Tympanometry: What is it and how can it help diagnose?

Whenever you go to the hearing care professional’s office for your annual hearing exam they usually say they want to do “a pressure test”. This test is called tympanometry. It is a very important test used to assess the health of the middle ear. 

 

What the test is?

By presenting a low tone of 226Hz while simultaneously changing the pressure of the eardrum a hearing care professional can learn a lot about the health of a person’s middle ear. The eardrum reacts differently to the changing pressure and the low tone will bounce off the eardrum differently based upon the pressure change. Your hearing care professional will place a small probe with a sanitary tip on the end and place this in your ear. The machine will present the tone and change the pressure with a suitable “seal” that the hearing care professional will obtain. 

 

How to interpret it? 

After the test is completed there are several pieces of information that will be obtained that the hearing care professional will interpret based on standardized norms based on age and gender. Tympanometry gives us information on: 

  • The volume of the ear canal
  • The peak movement of the eardrum at what pressure 
  • The amount of peak movement of the eardrum

These three pieces of information can help a hearing care professional assess the next steps and the health of the system. There is a standardized norm that classifies a tympanogram based on a letter system. 

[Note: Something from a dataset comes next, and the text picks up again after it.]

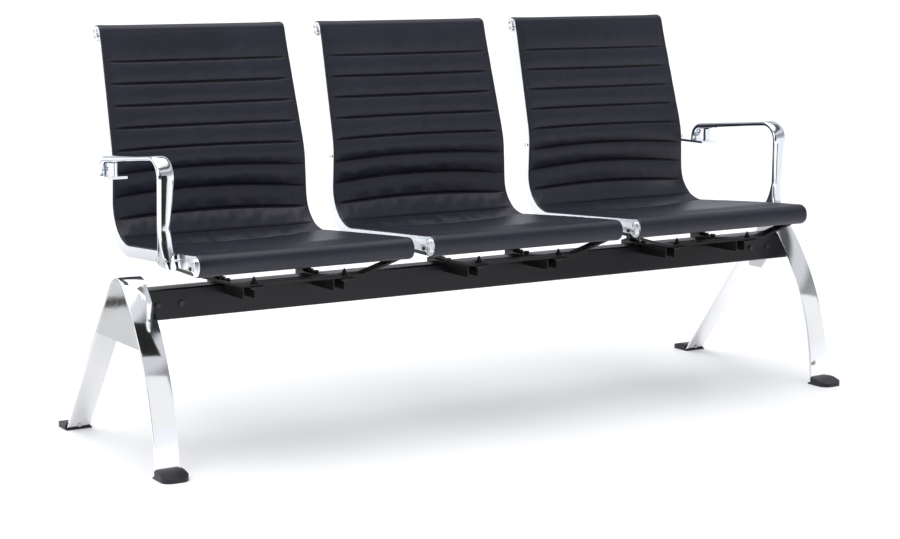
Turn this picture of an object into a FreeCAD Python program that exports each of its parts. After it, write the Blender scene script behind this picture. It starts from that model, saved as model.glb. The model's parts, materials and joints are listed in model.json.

Type A – This indicates that the volume, pressure, and movement of the eardrum are within normal limits based on age and gender norms. This tympanogram looks like a “mountain” with a notable peak. 

Type B – This indicates that the eardrum movement is not within normal limits based on age and gender norms. This tympanogram will typically look like a flat line or a very shallow peak. 

Type C – This indicates that the eardrum pressure is negative and not within normal limits. This tympanogram looks like a Type A tympanogram but the mountain peak is far off to the left. 

 

Different pathologies that correlate with Tympanometry

From this test a hearing care professional can see: 

  • if there are any perforations or holes in the eardrum
  • any blockage by earwax preventing sound from going in
  • the fluid of the middle ear behind the eardrum
  • The beginning or end of a middle ear infection
  • Disarticulation of the bones of the middle ears 
  • How allergies may be affecting the system

 

It is important to note that Tympanometry is a test that should be used in conjugation with other tests to confirm a diagnosis or pathology. It is, however, an important test to be done during your visit. Visit your local hearing care professional for your annual hearing test or if you have noticed any changes in your hearing.